# "OR" Using the expression editor?

I want to write this:
When attribute X = 1, or 2
but I need to write it using the expression editor not the "When ANY conditions are valid"
which of the expression editor function does this?

• edited August 2016

You could use any.

When Any
If x = 1
If x = 2

Or like this

When All
If x >= 1 and x <= 2

Why does it need to be written in the expression editor/text box?

• (Game.Attribute==1)and(DOACTIONFOR1)or(Game.Attribute==2)and(DOACTIONFOR2)or(DOACTIONIFNONEAREMET)
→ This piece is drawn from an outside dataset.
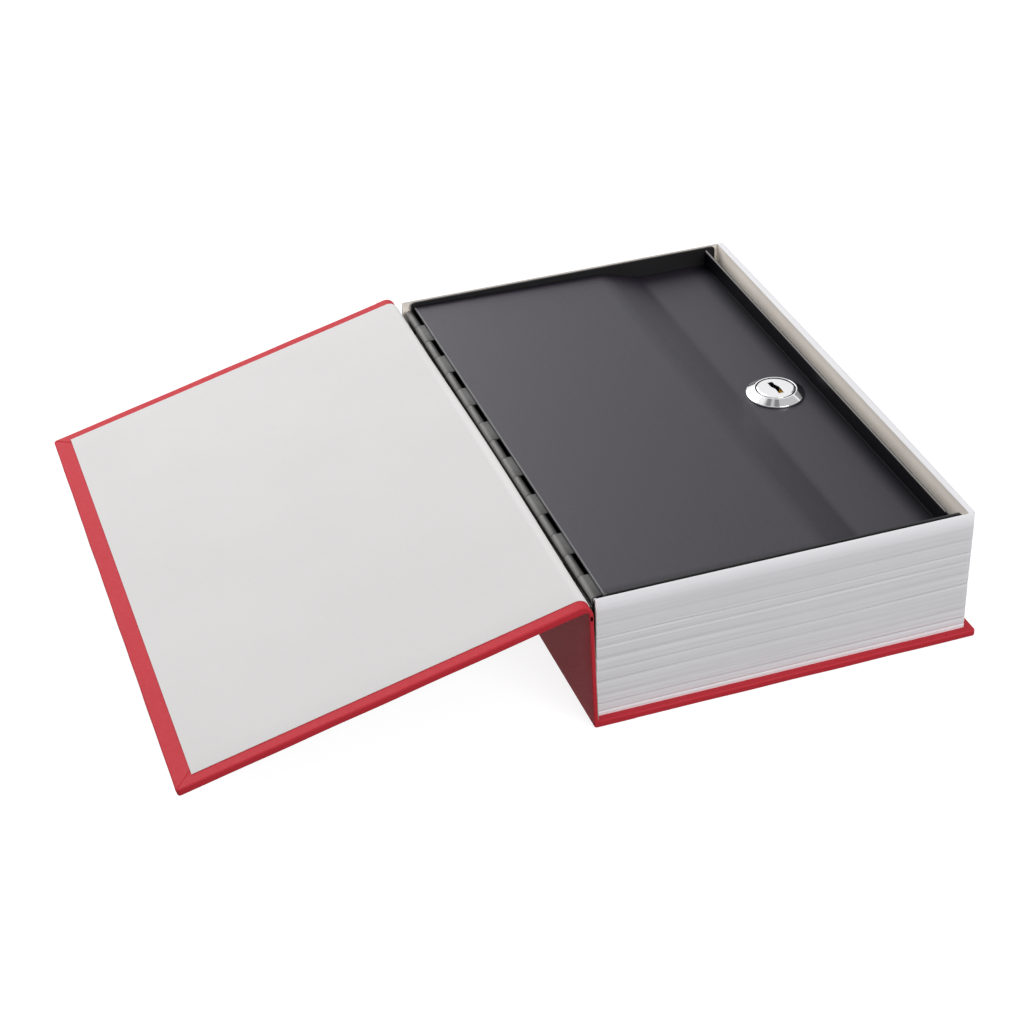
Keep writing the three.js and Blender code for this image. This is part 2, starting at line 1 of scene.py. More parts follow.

I use this every now and then. Not sure if its most practical solution though.

• edited August 2016

If numeric expression: x-round(x/4) = 1

. . . then x must be 1 or 2.

• edited August 2016

Another way:

If numeric expression: ceil(x/2) = 1

. . . then x must be 1 or 2.

• Using Numeric Expression:

(game.X==1)or(game.X==2) = 1

The = 1 is the built in = and the 1 is in the right hand box. It does exactly the same as @KevinCross suggested, though. There's no advantage to this over his way.

• thats a lot of solutions

My Apps https://itunes.apple.com/de/artist/david-zobrist/id733552276

• edited August 2016

@BigDave said:
thats a lot of solutions

There are probably an infinite amount of solutions to this (I think).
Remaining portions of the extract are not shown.